Parity and lepton masses in the left-right symmetric model (2406.14480v4)

Abstract: Curiously in the minimal left right symmetric model, chiral symmetry that protects the electron's mass ($m_e$), due to parity (P), implies in the symmetry limit the vanishing of its neutrino mixing angles. We break the chiral symmetry softly (or spontaneously if it is gauged) to generate the observed large neutrino mixing angles at the tree-level. The electron then acquires its mass on renormalization group equation (RGE) running due to its neutrino's mixing, and in turn determines the $B-L$ gauge symmetry breaking scale ($v_R$) to be $10^{10} GeV \lesssim v_R \leq 10^{15} GeV.$ If the muon's mass is also generated radiatively, the $B-L$ breaking scale is $\sim 10^{14-15}$ GeV. Regardless of the high scale of $v_R$, this is a testable model since on RGE running and P breaking, a large strong CP phase ($\bar{\theta} >> 10^{-10}$) which depends logarithmically on $v_R$ is generated if there is $\mathcal{O}(1)$ CP violation in leptonic Yukawa couplings.
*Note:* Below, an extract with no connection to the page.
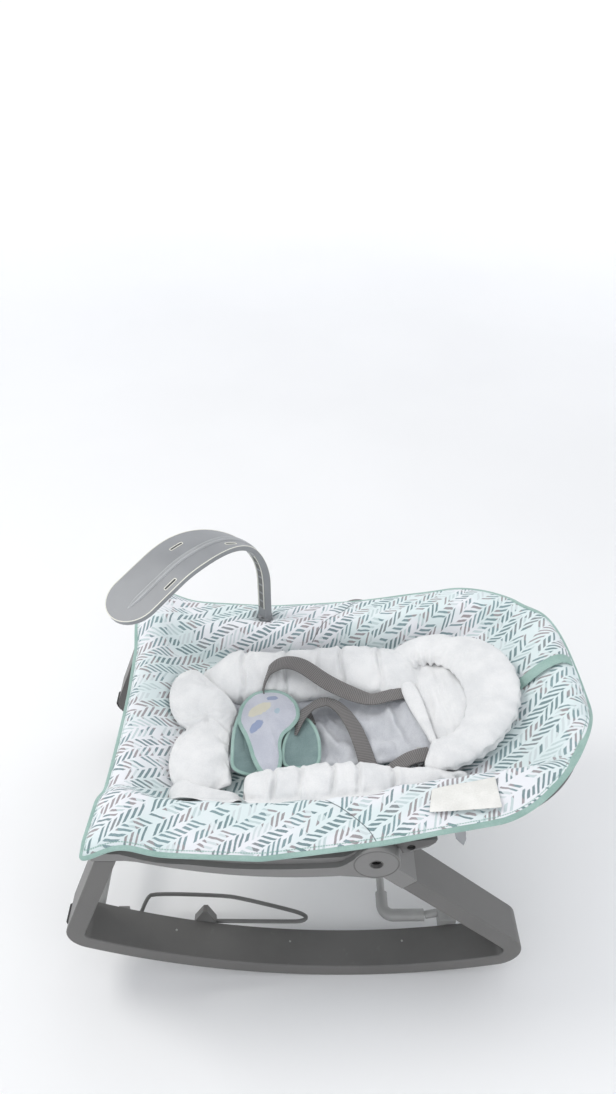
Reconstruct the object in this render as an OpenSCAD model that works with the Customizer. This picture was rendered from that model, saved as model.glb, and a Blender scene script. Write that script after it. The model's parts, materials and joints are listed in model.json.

Hence we expect that leptonic CP phases including the Dirac CP phase $\delta_{CP}$ of the PMNS matrix must be consistent with $0$ or $180^o$ to within a degree, which can be verified or excluded by neutrino experiments such as DUNE and Hyper-Kamiokande. In lieu of P, if charge conjugation C is used, the same results follow. However with C and no P, axions would likely need to be added anyway, in which case there is no constraint on $\delta_{CP}$.